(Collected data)
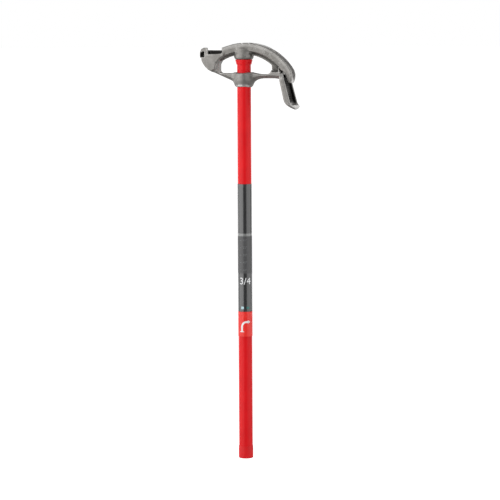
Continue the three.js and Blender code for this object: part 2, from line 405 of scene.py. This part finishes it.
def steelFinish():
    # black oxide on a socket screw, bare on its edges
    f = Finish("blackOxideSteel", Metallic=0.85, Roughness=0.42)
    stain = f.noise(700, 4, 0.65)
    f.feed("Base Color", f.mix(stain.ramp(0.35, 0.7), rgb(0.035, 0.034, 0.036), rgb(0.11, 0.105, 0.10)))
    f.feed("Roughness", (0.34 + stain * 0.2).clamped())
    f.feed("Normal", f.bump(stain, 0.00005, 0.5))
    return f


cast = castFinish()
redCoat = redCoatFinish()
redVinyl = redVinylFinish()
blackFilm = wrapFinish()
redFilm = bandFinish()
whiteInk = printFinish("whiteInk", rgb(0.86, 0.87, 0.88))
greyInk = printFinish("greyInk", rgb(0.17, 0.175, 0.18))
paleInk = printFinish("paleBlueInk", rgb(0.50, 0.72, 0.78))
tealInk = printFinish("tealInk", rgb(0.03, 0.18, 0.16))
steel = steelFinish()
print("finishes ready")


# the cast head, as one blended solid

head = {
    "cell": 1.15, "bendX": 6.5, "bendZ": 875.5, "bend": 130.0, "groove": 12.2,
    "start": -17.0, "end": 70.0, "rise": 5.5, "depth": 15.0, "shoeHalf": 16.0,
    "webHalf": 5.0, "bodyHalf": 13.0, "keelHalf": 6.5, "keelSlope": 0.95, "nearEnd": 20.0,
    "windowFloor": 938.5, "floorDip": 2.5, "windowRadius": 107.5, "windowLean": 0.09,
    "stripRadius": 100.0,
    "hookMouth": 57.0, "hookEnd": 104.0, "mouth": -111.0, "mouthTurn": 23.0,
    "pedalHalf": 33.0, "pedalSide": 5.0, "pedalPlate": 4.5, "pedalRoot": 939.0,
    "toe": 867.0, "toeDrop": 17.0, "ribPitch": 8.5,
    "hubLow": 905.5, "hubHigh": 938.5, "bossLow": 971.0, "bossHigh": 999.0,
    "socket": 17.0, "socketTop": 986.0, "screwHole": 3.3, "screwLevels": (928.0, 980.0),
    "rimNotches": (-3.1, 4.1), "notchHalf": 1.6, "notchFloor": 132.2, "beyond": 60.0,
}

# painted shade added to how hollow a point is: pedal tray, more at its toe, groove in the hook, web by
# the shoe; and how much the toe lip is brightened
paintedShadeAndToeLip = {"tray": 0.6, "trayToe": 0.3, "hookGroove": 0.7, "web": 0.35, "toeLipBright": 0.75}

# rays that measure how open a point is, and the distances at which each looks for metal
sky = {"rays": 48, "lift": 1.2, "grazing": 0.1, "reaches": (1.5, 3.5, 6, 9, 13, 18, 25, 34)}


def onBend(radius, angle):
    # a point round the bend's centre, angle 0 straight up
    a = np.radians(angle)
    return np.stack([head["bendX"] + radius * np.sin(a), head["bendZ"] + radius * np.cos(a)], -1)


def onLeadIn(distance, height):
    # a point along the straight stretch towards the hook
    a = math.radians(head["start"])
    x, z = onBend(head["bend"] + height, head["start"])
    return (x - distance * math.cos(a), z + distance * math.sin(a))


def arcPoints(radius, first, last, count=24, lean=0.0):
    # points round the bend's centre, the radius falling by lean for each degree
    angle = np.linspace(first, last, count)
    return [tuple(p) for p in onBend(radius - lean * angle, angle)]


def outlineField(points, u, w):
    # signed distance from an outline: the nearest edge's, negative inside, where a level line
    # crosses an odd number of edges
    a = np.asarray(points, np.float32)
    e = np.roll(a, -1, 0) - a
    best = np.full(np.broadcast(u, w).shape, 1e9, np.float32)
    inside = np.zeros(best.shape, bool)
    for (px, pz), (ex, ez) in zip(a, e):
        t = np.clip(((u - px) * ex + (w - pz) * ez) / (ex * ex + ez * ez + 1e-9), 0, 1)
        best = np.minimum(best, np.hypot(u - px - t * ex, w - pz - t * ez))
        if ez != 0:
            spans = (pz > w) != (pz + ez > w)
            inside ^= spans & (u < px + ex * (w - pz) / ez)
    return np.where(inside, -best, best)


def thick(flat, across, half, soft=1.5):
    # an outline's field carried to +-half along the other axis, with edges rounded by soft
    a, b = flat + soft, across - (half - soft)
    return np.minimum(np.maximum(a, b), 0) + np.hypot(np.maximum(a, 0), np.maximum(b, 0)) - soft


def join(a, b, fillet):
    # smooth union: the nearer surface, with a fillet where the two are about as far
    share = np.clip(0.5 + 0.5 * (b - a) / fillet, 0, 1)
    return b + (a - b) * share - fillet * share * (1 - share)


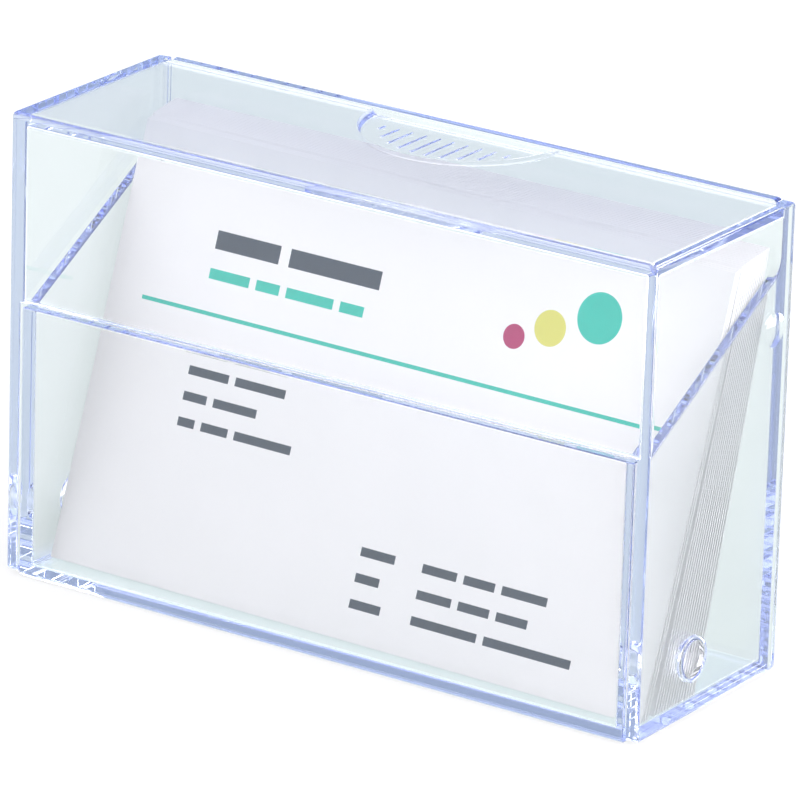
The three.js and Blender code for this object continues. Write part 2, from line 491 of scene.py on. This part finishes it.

-- WHAT THE TASK ASKS --
Exact reproduction is required: output the lines from the start of the entries above through the line with "# the cast head, as one blended solid".

-- ANSWER --
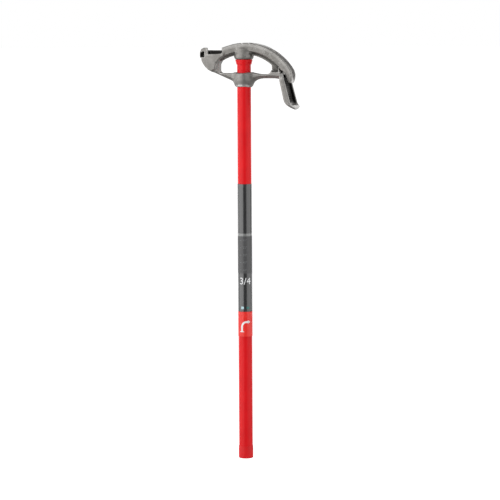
Continue the three.js and Blender code for this object: part 2, from line 405 of scene.py. This part finishes it.
def steelFinish():
    # black oxide on a socket screw, bare on its edges
    f = Finish("blackOxideSteel", Metallic=0.85, Roughness=0.42)
    stain = f.noise(700, 4, 0.65)
    f.feed("Base Color", f.mix(stain.ramp(0.35, 0.7), rgb(0.035, 0.034, 0.036), rgb(0.11, 0.105, 0.10)))
    f.feed("Roughness", (0.34 + stain * 0.2).clamped())
    f.feed("Normal", f.bump(stain, 0.00005, 0.5))
    return f


cast = castFinish()
redCoat = redCoatFinish()
redVinyl = redVinylFinish()
blackFilm = wrapFinish()
redFilm = bandFinish()
whiteInk = printFinish("whiteInk", rgb(0.86, 0.87, 0.88))
greyInk = printFinish("greyInk", rgb(0.17, 0.175, 0.18))
paleInk = printFinish("paleBlueInk", rgb(0.50, 0.72, 0.78))
tealInk = printFinish("tealInk", rgb(0.03, 0.18, 0.16))
steel = steelFinish()
print("finishes ready")


# the cast head, as one blended solid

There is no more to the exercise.